Jr. should join the Woke side! Since he is half-Chinese, I presume he could pass for some kind of Hispanic or Native American? Which one should he choose? Both!

Now he needs to change his name: Daniel Two-spirit-Derbez, or... Daniel Derbez Pink-Eagle

Populate his social media with avowed wokery. Lotsa pics of him at LGBTQTIOPSSDK+ rallies with his male partner (don’t worry, it’s just for show). Then, once hired, play the race card on any white person who gets in his way for promotion or to squeeze out of a mess-up on his part. It’ll be awesome!

[Sigh.] The ”social justice” racket has made people so cynical.

 Royal primality    A mathematically inclined friend emailed in with the following.

Possibly the only interesting thing about King Charles is his name, which, abbreviated and expressed in Roman numerals, is CIII, a prime number. The first Charles was also a prime (in number only): CI. There aren’t that many other candidates for prime monarchs. You can cheat and call Canute Canute I, in which case he was also CI. I leave the rest to you. Charles III was 73 when he acceded to the throne, and 73 is also prime. If, as I read somewhere, he’s the 61st monarch of England, then 61 is the third prime associated with his accession.

Uh… OK. I don’t know how you can get Charles being English monarch number 61, though. He’s number 57 on the most popular way of counting, which starts with Alfred the Great. That is not a prime, whatever Alexander Grothendieck thought. The second most popular way of counting starts with Egbert, King of Wessex, then proceeds through Ethelwulf, Ethelbald, Ethelbert, and Ethelred. That’s five extra monarchs, making Charles number 62—not a prime.

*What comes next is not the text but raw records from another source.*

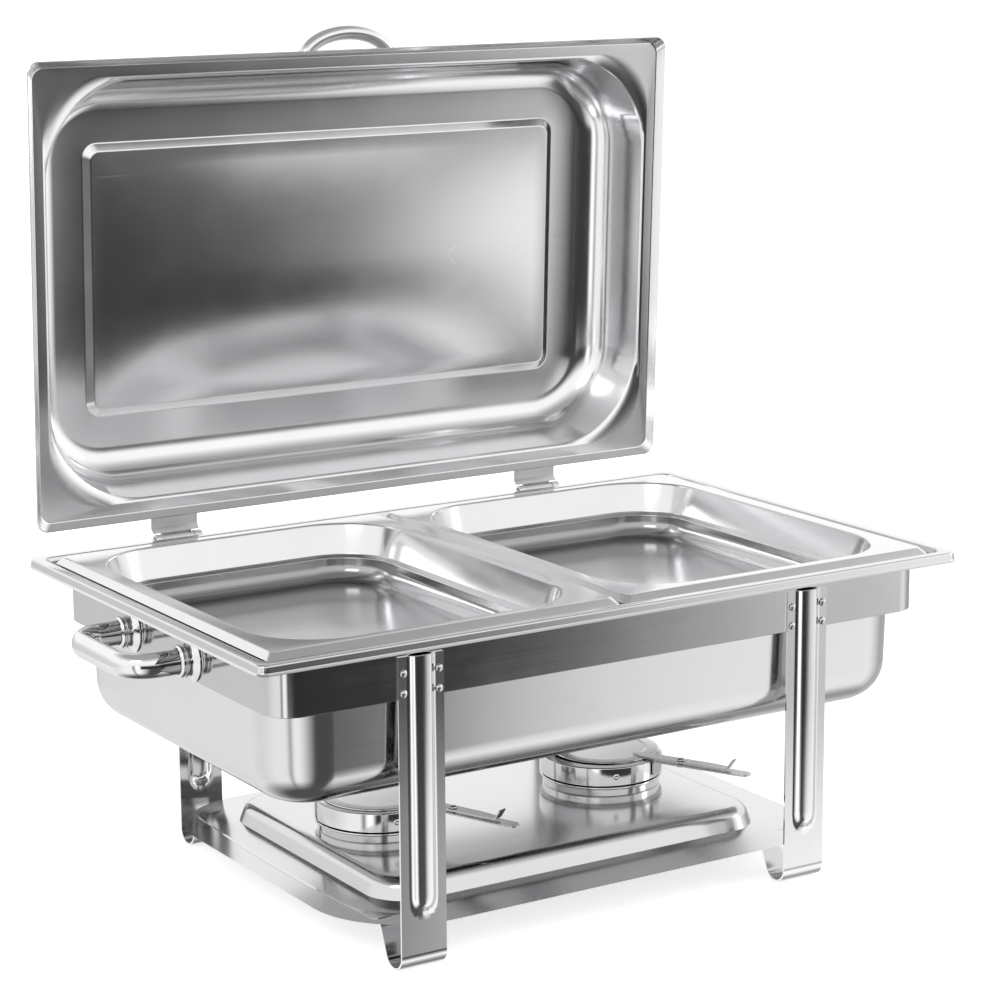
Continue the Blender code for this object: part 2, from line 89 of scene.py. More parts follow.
# frame
SKIRT_HALF = (260.0, 159.6)
SKIRT_Z = (184.0, 220.6)
SKIRT_RADIUS = 20.0
LEG_X = 156.0
LEG_HALF_WIDTH = 17.0
LEG_FACE = 161.4
LEG_TOP = 212.5
FOOT_RADIUS = 11.0
SHELF_TAB_END = 106.0
RIB_HALF_WIDTH = 10.2
RIB_CREST = 4.6
RIB_HEIGHT = 3.2
RIB_END = 39.0
RIB_CAMBER = 0.25
RIVET_X = 13.2
RIVET_Z = (188.2, 201.6)

# shelf
SHELF_TOP = 28.9
SHELF_HALF = (175.3, 129.0)
SHELF_BOW = (6.6, 5.5)
PLATFORM_HALF = (157.3, 116.4)
PLATFORM_TOP = 42.6
PLATFORM_RADIUS = 29.0

# pans
WATER_HALF = (256.5, 153.5)
WATER_FLOOR = 116.8
LEDGE_TOP = 222.9
RIM_TOP = 226.3
FOOD_X = 133.0
FOOD_HALF = (132.5, 162.5)
FOOD_TOP = 228.4
FOOD_FLOOR = 188.4
FOOD_NARROWER = 3.0
FOOD_STEP = 206.2

# lid, drawn shut
LID_HALF = (268.0, 166.35)
LID_EDGE = 223.6
LID_FACE = 228.8
LID_FLOOR = 283.5
PANEL_EDGE = -75.0
PANEL_DEPTH = 3.2
PANEL_CROWN = 6.5

# handles
HANDLE_Z = 198.5
HANDLE_SPACING = 45.0
HANDLE_REACH = 305.5
HANDLE_OVAL = (6.5, 8.5)
HANDLE_BEND = 20.0
HANDLE_START = 7.0
LID_HANDLE_Z = 254.5
LID_HANDLE_HALF = 36.4
LID_HANDLE_REACH = 176.2
LID_HANDLE_RADIUS = 5.5
LID_HANDLE_SHANK = 6.0
LID_WALL_INSET = 16.2

# fuel holders
BAND_RADIUS = 45.3
BAND_TOP = 66.0
BAND_MOUTH = 37.0
CUP_LOW = 42.9
CUP_RADIUS = 43.0
COVER_RADIUS = 39.5
BAND_RIVET_Z = 59.3
BAND_RIVET_AT = {"left": -103.0, "right": -110.0}
FUEL_HANDLE_HALF = 5.6
FUEL_HANDLE_PAST_PIVOT = 55.5
TIP_RADIUS = 6.0
LEVER_START = 27.0
LEVER_PAST_PIVOT = 38.0
HOLDERS = {"left": (-97.0, 0.0), "right": (93.0, 0.0)}


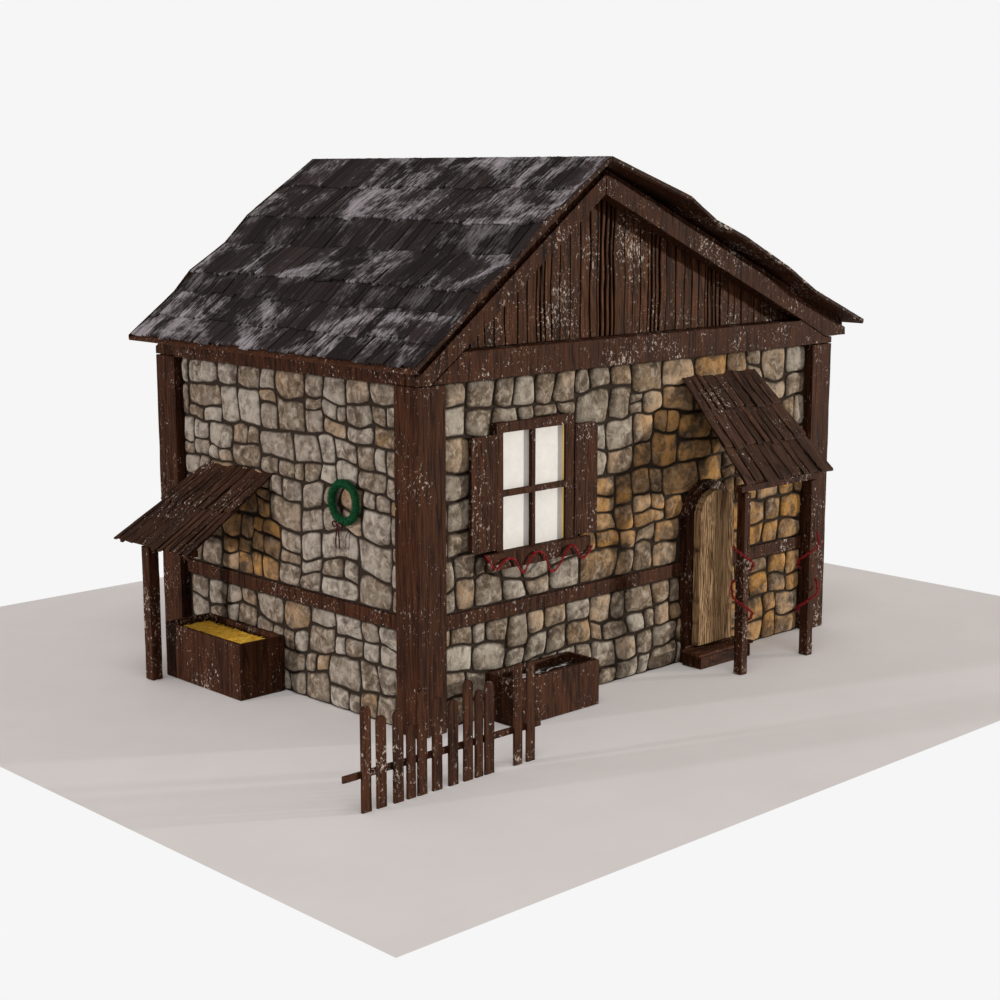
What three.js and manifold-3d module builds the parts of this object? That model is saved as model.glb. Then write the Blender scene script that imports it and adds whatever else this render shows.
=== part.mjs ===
// A small stone cottage with an exposed timber frame, a boarded gable, a lapped plank roof,
// a porch hood over the front door and a lean-to hood on the left side.
// Millimetres, +Z up. The front gable faces -Y. The origin is the centre of the footprint
// of the four corner posts, on the ground. The house group is measured from the outer corner
// of the front left post: X along the front wall, Y towards the back.
import * as THREE from 'three';
import { mergeVertices } from 'three/addons/utils/BufferGeometryUtils.js';
import Module from 'manifold-3d';

const wasm = await Module();
wasm.setup();

// ---- driving dimensions, measured from the outer corner of the front left post ----
const HOUSE_WIDTH = 7000;
const HOUSE_LENGTH = 4780;
const POST = 390;
const GAP = 0.3;
const FLOOR_TOP = 210;

const WALL_FACE = 130;
const POST_TOP = 3710;
const TIE_TOP = 4032;
const PLATE_BOTTOM = 3696;

const RAIL_BOTTOM = 1085;
const RAIL_TOP = 1249;
const RAIL_FACE = 88;

const RIDGE_X = 2646;
const RIDGE_TOP = 6027;
const ROOF_THICK = 70;
const ROOF_FRONT = -196;
const ROOF_BACK = HOUSE_LENGTH + 287;
const LEFT_SLOPE = 0.7376;
const RIGHT_SLOPE = 0.4238;
const LEFT_EAVE_X = -190;
const RIGHT_EAVE_X = 7406;

const RAFTER_DEPTH = 200;
const RAFTER_FILLET = 50;
const GABLE_APEX_X = 2761;
const GABLE_APEX_TOP = 5838;
const GABLE_APEX_BOTTOM = 5606;
const GABLE_BOARD = 40;
const GABLE_TUCK = 60;
const GABLE_TUCK_RIGHT = 100;
const GABLE_TUCK_TOP = 90;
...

(Although it does have an interesting property. Thus: 27 is 3 times the sum of its digits; 21 is 7 times the sum of its digits; 50 is 10 times the sum of its digits; 392 is 28 times the sum of its digits; 7146 is 397 times the sum of its digits; but no number at all is 62 times the sum of its digits, and I believe—I’m working from memory—62 is the smallest number of which that can be said.)